After the border crossing came a drive I learned well going back and forth from Montello last year. The Pequop Mountains line the east of my valley, and in places they are as scenic as anything you could ever hope to see in Colorado (don't tell the bourgeoisie). In the middle of my valley is the easternmost stretch of the Pequops, what I affectionately refer to as the "outquopping." Living in a desert does funny things to your sense of humor. And after coming down through that last outquopping, you find yourself passing through Wells, NV, the nearest year-round inhabited town to Tobar, NV.

I opened up a PO Box in this town instead of distant Elko like I had last year; I can probably dispense with many trips in that direction this year. And then I set off to the south, past the turnoff where I lost April, past the gate where I met her, past the center of the ghost town, to see my homestead in the distance.

How did it turn out? Find out in my next post; I'm at the truck stop right now writing up stuff for the next week. I'm trying to adjust to a creative production schedule out here under these conditions, and it's going to take a sec to work out a "new normal." But for the moment, suffice it to say that I'm usually only in range of wifi over the weekend, giving me limited time to do any research or Googling for a given post. I wrote most of the big weighty texts on the bookshelf under similar conditions last year, so I'm sure it'll mostly be a matter of building it into my routine rather than a question of possibility.
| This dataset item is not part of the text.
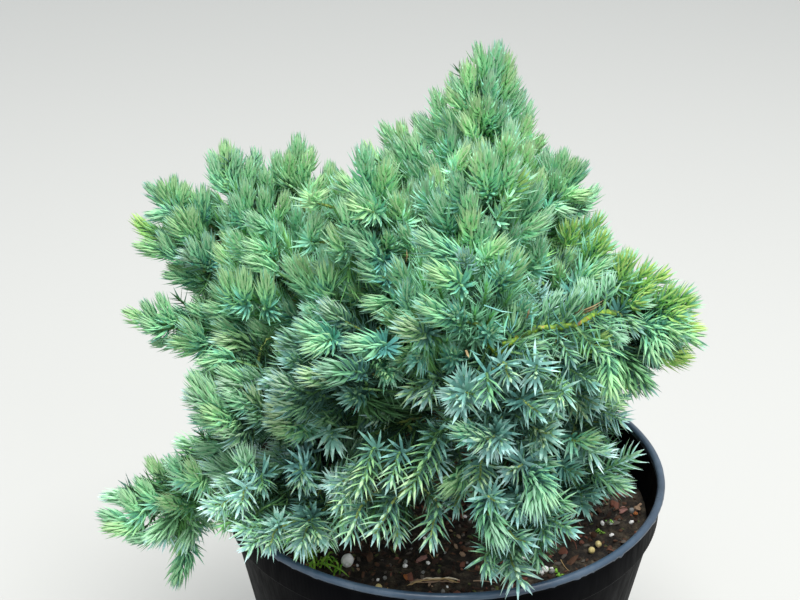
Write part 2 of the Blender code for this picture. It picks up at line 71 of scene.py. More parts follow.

I've got at least two other post ideas about the homesteading lined up, as well as a scholarly historical article I've had in mind for a while that I've been meaning to research and write. I've also got to do some research so I can get back to doing art again, because, y'know, Patreon subscribers keep this project afloat. If all this entire collective ever amounts to is a shack in a desert where I can do art rent-free, it'll still have been worth it. I finished Missions to Mars before I left Omaha, and now I kinda miss doing art in physical media. I brought my supplies with me though, so we'll see what happens.